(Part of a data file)
=-=-=

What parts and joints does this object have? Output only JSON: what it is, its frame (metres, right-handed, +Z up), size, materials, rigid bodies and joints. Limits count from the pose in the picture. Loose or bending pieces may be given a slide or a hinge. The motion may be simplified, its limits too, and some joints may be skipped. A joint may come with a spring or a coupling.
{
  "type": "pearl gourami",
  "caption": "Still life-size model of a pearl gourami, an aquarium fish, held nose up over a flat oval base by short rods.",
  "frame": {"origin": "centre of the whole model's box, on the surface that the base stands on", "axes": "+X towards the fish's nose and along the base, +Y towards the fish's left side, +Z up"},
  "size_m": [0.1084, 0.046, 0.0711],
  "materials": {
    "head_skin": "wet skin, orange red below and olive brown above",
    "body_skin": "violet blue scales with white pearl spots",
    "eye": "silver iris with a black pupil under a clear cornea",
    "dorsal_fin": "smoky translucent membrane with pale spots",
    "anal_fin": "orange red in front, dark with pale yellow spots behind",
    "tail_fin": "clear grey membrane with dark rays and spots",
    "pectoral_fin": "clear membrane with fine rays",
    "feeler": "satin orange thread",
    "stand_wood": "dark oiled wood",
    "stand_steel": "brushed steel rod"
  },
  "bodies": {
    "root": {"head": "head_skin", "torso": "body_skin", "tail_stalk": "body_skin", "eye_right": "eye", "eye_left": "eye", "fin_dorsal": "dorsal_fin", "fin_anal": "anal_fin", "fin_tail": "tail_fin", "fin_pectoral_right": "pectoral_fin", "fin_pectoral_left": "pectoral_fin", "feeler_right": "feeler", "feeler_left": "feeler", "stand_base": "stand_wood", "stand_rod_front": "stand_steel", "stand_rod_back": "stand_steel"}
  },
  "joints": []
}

=-=-=

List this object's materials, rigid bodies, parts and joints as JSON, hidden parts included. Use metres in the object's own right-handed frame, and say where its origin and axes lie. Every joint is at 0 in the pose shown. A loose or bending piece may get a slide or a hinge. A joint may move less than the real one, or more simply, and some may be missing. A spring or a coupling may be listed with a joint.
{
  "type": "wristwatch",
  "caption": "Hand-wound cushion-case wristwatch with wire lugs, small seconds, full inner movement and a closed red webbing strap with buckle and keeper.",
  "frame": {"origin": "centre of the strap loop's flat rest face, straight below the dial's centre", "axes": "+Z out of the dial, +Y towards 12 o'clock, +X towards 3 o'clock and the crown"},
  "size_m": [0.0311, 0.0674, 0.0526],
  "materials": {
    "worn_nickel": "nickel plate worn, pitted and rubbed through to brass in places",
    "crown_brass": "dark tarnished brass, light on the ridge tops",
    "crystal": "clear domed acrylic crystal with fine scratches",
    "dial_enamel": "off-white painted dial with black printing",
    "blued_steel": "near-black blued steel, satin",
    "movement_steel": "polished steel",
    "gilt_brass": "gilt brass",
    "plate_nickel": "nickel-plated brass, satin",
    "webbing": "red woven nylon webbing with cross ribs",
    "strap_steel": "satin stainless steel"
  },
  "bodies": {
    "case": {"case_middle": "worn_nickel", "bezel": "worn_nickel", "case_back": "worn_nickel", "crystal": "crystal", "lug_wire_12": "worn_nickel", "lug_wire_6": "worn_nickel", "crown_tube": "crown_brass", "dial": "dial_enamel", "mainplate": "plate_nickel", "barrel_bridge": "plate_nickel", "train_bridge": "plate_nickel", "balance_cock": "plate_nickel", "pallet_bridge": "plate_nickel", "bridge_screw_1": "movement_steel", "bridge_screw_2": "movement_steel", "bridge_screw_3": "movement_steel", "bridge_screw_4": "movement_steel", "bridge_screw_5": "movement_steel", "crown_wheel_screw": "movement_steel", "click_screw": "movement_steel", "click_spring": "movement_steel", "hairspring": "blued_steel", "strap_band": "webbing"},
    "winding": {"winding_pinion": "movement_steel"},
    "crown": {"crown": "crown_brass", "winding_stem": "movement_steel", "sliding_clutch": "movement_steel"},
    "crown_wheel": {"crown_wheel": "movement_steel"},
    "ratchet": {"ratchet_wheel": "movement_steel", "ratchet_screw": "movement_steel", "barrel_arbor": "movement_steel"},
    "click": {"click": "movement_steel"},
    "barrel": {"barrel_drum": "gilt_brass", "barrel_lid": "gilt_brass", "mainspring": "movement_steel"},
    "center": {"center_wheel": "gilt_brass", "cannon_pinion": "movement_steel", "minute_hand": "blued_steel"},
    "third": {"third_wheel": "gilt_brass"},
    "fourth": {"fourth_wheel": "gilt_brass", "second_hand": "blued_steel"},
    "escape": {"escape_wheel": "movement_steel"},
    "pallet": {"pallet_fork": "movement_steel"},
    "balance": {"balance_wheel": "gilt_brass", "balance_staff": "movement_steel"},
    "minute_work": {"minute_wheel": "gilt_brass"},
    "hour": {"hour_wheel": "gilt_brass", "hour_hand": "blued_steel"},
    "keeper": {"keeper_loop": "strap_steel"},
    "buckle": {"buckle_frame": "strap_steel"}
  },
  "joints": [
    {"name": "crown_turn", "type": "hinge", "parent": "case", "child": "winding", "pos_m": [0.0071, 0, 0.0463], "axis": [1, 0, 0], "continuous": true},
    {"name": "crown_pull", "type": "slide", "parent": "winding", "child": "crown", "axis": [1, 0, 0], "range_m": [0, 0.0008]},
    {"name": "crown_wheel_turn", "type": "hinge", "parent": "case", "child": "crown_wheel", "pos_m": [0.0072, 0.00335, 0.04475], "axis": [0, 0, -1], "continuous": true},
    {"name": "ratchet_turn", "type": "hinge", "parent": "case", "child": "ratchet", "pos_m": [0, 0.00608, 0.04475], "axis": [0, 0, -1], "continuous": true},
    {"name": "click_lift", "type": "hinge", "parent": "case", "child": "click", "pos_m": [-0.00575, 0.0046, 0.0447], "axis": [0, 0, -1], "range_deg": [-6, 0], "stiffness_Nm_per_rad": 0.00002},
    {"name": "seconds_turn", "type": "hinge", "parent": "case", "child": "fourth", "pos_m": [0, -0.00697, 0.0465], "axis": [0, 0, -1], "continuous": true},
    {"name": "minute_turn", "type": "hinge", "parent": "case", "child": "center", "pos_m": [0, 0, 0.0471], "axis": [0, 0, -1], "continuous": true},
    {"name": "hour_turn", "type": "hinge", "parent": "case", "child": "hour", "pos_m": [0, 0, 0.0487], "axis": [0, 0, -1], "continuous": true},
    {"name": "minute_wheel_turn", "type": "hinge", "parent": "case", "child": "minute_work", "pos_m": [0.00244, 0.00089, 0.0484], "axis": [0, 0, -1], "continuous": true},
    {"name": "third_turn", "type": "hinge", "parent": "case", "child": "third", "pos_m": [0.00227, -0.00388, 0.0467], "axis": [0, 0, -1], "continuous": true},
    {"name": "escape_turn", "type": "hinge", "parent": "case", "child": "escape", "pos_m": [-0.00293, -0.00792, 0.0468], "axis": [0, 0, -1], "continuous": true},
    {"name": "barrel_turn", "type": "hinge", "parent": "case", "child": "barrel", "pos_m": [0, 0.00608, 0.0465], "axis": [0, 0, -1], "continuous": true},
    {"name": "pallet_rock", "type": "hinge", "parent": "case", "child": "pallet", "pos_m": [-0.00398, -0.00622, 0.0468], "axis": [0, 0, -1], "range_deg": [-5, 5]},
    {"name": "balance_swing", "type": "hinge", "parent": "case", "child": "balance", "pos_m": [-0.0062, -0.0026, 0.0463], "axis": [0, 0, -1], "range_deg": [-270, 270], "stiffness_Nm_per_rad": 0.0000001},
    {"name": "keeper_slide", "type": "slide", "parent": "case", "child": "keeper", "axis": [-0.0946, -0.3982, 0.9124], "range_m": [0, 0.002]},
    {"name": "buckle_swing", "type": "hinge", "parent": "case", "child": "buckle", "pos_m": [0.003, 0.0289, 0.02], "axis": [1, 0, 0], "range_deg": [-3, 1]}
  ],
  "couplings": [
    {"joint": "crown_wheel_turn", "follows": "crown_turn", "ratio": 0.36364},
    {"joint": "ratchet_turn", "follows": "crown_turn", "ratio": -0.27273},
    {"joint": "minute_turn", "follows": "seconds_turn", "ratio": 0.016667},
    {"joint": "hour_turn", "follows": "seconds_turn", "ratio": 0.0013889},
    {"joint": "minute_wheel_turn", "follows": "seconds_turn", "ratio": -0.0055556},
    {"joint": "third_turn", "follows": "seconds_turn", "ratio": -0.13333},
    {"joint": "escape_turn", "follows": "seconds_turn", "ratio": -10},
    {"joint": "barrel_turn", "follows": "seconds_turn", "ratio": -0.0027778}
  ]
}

=-=-=

- _Exercise directions_: Extract every line containing the string "rigid" from the material.

- _Solution to this problem_:
What parts and joints does this object have? Output only JSON: what it is, its frame (metres, right-handed, +Z up), size, materials, rigid bodies and joints. Limits count from the pose in the picture. Loose or bending pieces may be given a slide or a hinge. The motion may be simplified, its limits too, and some joints may be skipped. A joint may come with a spring or a coupling.
List this object's materials, rigid bodies, parts and joints as JSON, hidden parts included. Use metres in the object's own right-handed frame, and say where its origin and axes lie. Every joint is at 0 in the pose shown. A loose or bending piece may get a slide or a hinge. A joint may move less than the real one, or more simply, and some may be missing. A spring or a coupling may be listed with a joint.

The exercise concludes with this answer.